Safe Place and Wellness Center at Butte Community College is participating in September’s National Suicide Prevention Month.
Breanna Boyer, student assistant and peer educator at Safe Place, helps with the program on campus to support and educate students about personal traumas and crises they are dealing with. She also provides further resources for them.
“We’re putting on the event Don’t Sit in Silence to help students visualize how many people can be affected,” Boyer said. “And the 110 chairs on the lawn represent the 10 percent of college students that commit suicide each year.”

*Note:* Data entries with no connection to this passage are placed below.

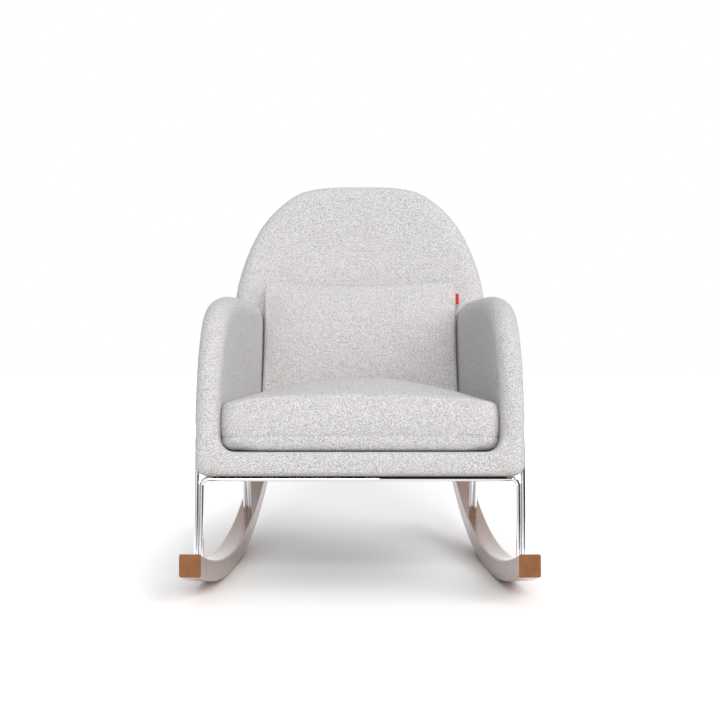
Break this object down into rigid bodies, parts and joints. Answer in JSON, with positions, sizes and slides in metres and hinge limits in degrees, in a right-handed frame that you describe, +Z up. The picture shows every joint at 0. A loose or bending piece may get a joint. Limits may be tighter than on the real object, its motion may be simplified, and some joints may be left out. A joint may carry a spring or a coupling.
{
  "type": "upholstered rocking chair",
  "caption": "Upholstered rocking chair: light boucle tub with arched back, loose seat cushion and lumbar pillow, on a chromed bar base and two bent walnut rockers.",
  "frame": {"origin": "middle of the bounding box, on the floor", "axes": "+X across the chair to the right of a viewer who faces its front, +Y from the front to the back, +Z up"},
  "size_m": [0.736, 0.97, 0.953],
  "materials": {
    "walnut": "satin",
    "chromed_bar": "polished",
    "zinc_steel": "satin",
    "frame_timber": "matte",
    "plywood": "matte",
    "webbing": "matte",
    "deck_cloth": "matte",
    "dust_cloth": "matte",
    "red_tape": "matte",
    "boucle": "matte"
  },
  "bodies": {
    "chair": {"right_rocker": "walnut", "left_rocker": "walnut", "foot_screws": "zinc_steel", "front_hoop": "chromed_bar", "rear_hoop": "chromed_bar", "right_side_hoop": "chromed_bar", "left_side_hoop": "chromed_bar", "bar_screws": "zinc_steel", "front_rail": "frame_timber", "right_side_rail": "frame_timber", "left_side_rail": "frame_timber", "rear_rail": "frame_timber", "corner_blocks": "frame_timber", "seat_webbing_long": "webbing", "seat_webbing_cross": "webbing", "deck_pad": "deck_cloth", "right_arm_panel": "plywood", "left_arm_panel": "plywood", "back_arch": "frame_timber", "lumbar_rail": "frame_timber", "back_webbing": "webbing", "frame_bolts": "zinc_steel", "arch_bolts": "zinc_steel", "side_screws": "zinc_steel", "front_pad": "boucle", "right_arm_pad": "boucle", "left_arm_pad": "boucle", "back_pad": "boucle", "outside_back": "boucle", "under_seat_cloth": "dust_cloth"},
    "cushion": {"seat_cushion": "boucle"},
    "pillow": {"lumbar_pillow": "boucle", "side_label": "red_tape"}
  },
  "joints": [
    {"name": "cushion_pulls_forward", "type": "slide", "parent": "chair", "child": "cushion", "axis": [0, -0.9962, 0.0872], "range_m": [0, 0.62]},
    {"name": "pillow_lifts", "type": "slide", "parent": "chair", "child": "pillow", "axis": [0, 0, 1], "range_m": [0, 0.6]}
  ]
}
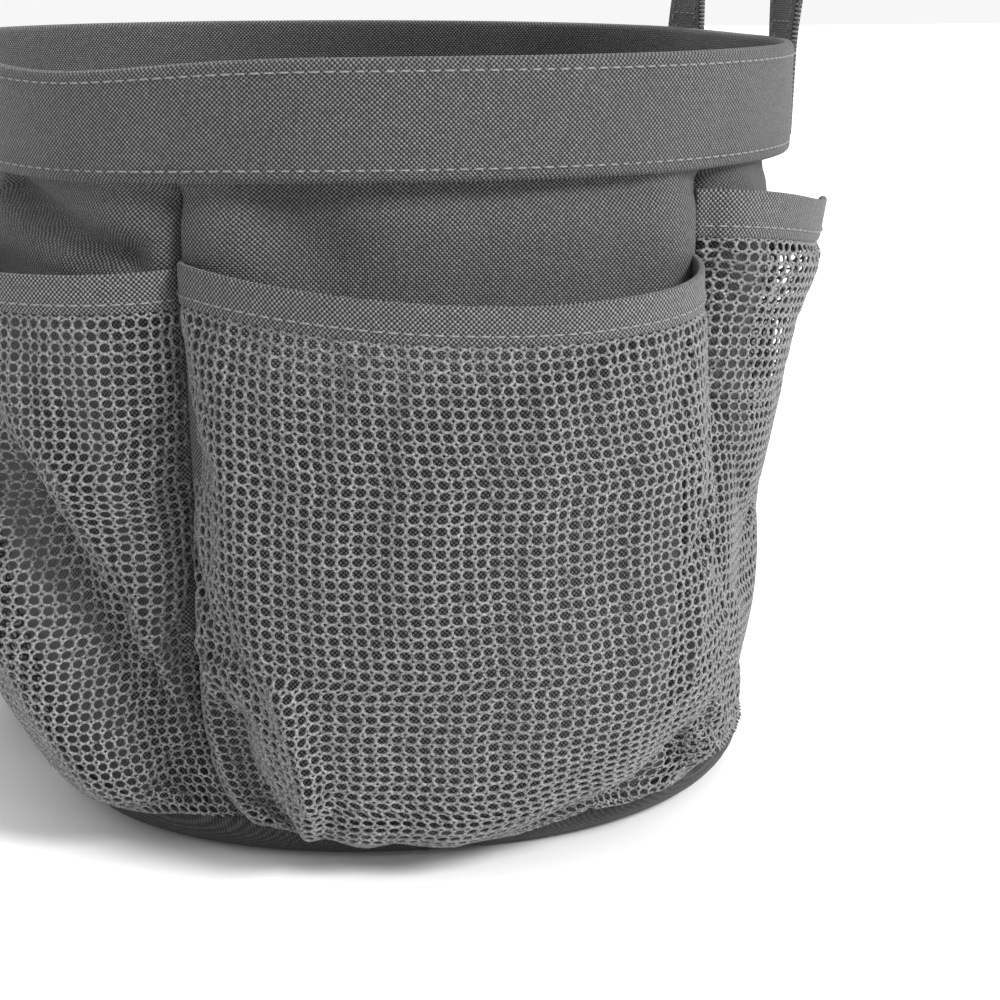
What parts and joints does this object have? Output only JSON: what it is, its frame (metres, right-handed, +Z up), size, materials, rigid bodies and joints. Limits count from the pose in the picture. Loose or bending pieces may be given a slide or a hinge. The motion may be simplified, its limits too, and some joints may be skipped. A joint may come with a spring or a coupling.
{
  "type": "hanging toiletry bag",
  "caption": "Open oval fabric tub for wash things with mesh pockets all round, two folding carrying handles and a swivel snap hook to hang it by.",
  "frame": {"origin": "centre of the base, on the surface the bag stands on", "axes": "+Z up through the mouth, +X towards the right short end, -Y towards the front long side"},
  "size_m": [0.3347, 0.2518, 0.312],
  "materials": {
    "oxford_body": "coated Oxford plain weave, grey",
    "oxford_base": "coated Oxford plain weave, darker grey",
    "oxford_band": "folded Oxford binding with one stitch line",
    "oxford_strap": "folded and stitched Oxford strap",
    "pocket_mesh": "warp-knitted polyester mesh with round holes",
    "binding_tape": "woven binding tape",
    "webbing": "ribbed polyester webbing",
    "hook_metal": "nickel-plated zinc",
    "steel_small_parts": "plain steel"
  },
  "bodies": {
    "root": {"base_panel": "oxford_base", "base_seam_tape": "binding_tape", "handle_back_sewn_ends": "oxford_strap", "handle_front_sewn_ends": "oxford_strap", "hook_webbing_loop": "webbing", "pocket_band_back_1": "oxford_band", "pocket_band_back_2": "oxford_band", "pocket_band_back_3": "oxford_band", "pocket_band_front_1": "oxford_band", "pocket_band_front_2": "oxford_band", "pocket_band_front_3": "oxford_band", "pocket_band_left_end": "oxford_band", "pocket_band_right_end": "oxford_band", "pocket_mesh_back_1": "pocket_mesh", "pocket_mesh_back_2": "pocket_mesh", "pocket_mesh_back_3": "pocket_mesh", "pocket_mesh_front_1": "pocket_mesh", "pocket_mesh_front_2": "pocket_mesh", "pocket_mesh_front_3": "pocket_mesh", "pocket_mesh_left_end": "pocket_mesh", "pocket_mesh_right_end": "pocket_mesh", "seam_tape_left_back": "binding_tape", "seam_tape_left_front": "binding_tape", "seam_tape_right_back": "binding_tape", "seam_tape_right_front": "binding_tape", "top_hem": "oxford_body", "wall_back": "oxford_body", "wall_front": "oxford_body", "wall_left_end": "oxford_body", "wall_right_end": "oxford_body"},
    "handle_front": {"handle_front_loop": "oxford_strap"},
    "handle_back": {"handle_back_loop": "oxford_strap"},
    "hook_eye": {"hook_swivel_eye": "hook_metal"},
    "hook": {"hook_body": "hook_metal", "hook_gate_rivet": "steel_small_parts", "hook_gate_spring": "steel_small_parts"},
    "gate": {"hook_gate": "hook_metal"}
  },
  "joints": [
    {"name": "handle_front_fold", "type": "hinge", "parent": "root", "child": "handle_front", "pos_m": [0, -0.1149, 0.2015], "axis": [1, 0, 0], "range_deg": [-70, 120]},
    {"name": "handle_back_fold", "type": "hinge", "parent": "root", "child": "handle_back", "pos_m": [0, 0.1149, 0.2015], "axis": [-1, 0, 0], "range_deg": [-70, 120]},
    {"name": "hook_eye_swing", "type": "hinge", "parent": "root", "child": "hook_eye", "pos_m": [-0.11981, 0.07093, 0.163], "axis": [0.6018, 0.7986, 0], "range_deg": [0, 110]},
    {"name": "hook_swivel", "type": "hinge", "parent": "hook_eye", "child": "hook", "pos_m": [-0.11981, 0.07093, 0.163], "axis": [0.3993, -0.3009, 0.866], "continuous": true},
    {"name": "hook_gate_open", "type": "hinge", "parent": "hook", "child": "gate", "pos_m": [-0.12419, 0.08299, 0.14438], "axis": [-0.6916, 0.5212, 0.5], "range_deg": [0, 32], "stiffness_Nm_per_rad": 0.01, "springref_deg": -17.19}
  ]
}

They attached blank pieces of paper to each chair so that students can write words of encouragement, personal thoughts, dedications or whatever they felt they wanted to share to further give voice to those who would usually remain silent, Boyer said.
According to College Degree Search, suicide rates among students alone include:
- 1,100 students commit suicide per 100,000 students enrolled in college.
- 1 in 12 students have actually made a suicide plan at some point.
- Twice as many men ages 20-24 will commit suicide compared to women.
- In the past 50 years, the suicide rates of students ages 15-24 has increased by 200 percent.
Butte College is also displaying a Before I Die Wall and helping to promote Project Semicolon, Boyer said. The project stands for people struggling with depression, addiction, self-injury, suicide and their will to continue on living.
“We want to raise awareness with these interactive demonstrations that suicide is something that can be talked about,” Boyer said. “You don’t have to feel alone in it.”